The market is reacting. We are seeing a shift toward "secondary markets." Developers are looking at places like Reno, Salt Lake City, and Columbus. But the same problems eventually follow. People moved to these places for the space and the quiet. They are not eager to trade it for a windowless monolith that hums through the night.
The Human Cost of Hyper-Scale
We often talk about A.I. in terms of "alignment"—the idea that we need to ensure the machine’s goals match human values. We are currently failing a much simpler alignment test in the physical world.
If we cannot align the infrastructure of A.I. with the communities that host it, the technology will never reach its potential. It will be choked out by litigation and local ordinances.
The stakes are invisible until they aren't. They are invisible when you click "generate" on an image. They become visible when you look at a map of a town and see a massive black rectangle where a park used to be. They become visible when the quiet of a rural evening is replaced by the mechanical whine of ten thousand fans.
Wall Street is noticing because the delays are costing money. But we should notice because it reveals the true price of our digital lives. Every time we ask an A.I. a question, a cooling pump somewhere spins up. A transformer hums. A piece of the physical world is sacrificed to sustain the digital one.

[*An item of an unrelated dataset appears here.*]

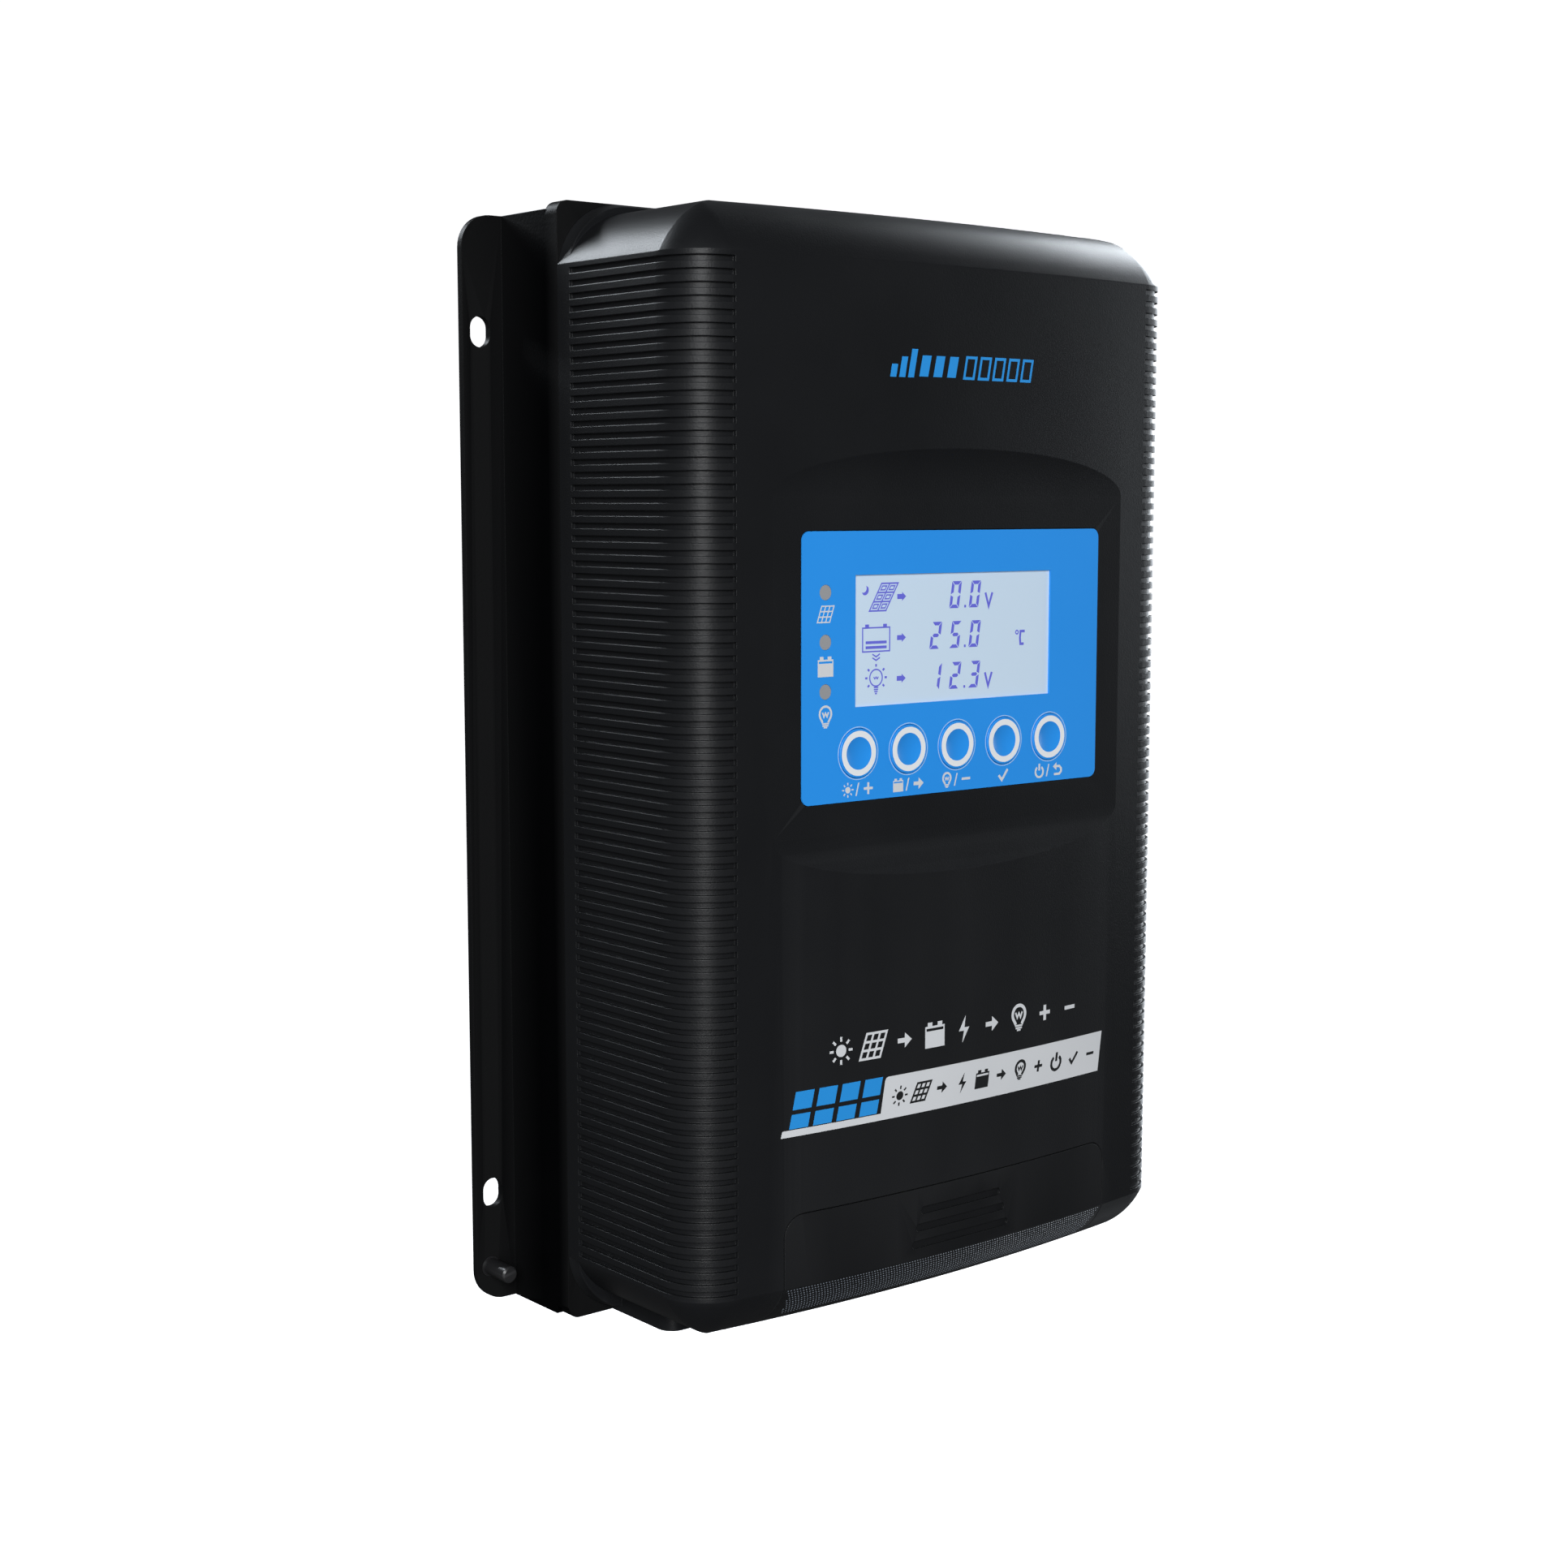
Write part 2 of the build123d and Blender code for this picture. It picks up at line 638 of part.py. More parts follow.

Jim finished his coffee. The sun was setting, but the hum didn't stop. It doesn't sleep. It doesn't have a shift. It is a constant reminder that our modern world is built on a foundation of vibrating metal and thirsty processors, tucked away behind a row of trees, hoping we won't look too closely.
The conflict isn't between technology and people. It’s between the speed of capital and the pace of a life well-lived. Capital wants to build tomorrow by noon. People just want to be able to hear the wind in the trees when they sit on their porch at night.
Right now, the hum is winning. But the people are starting to find their voice.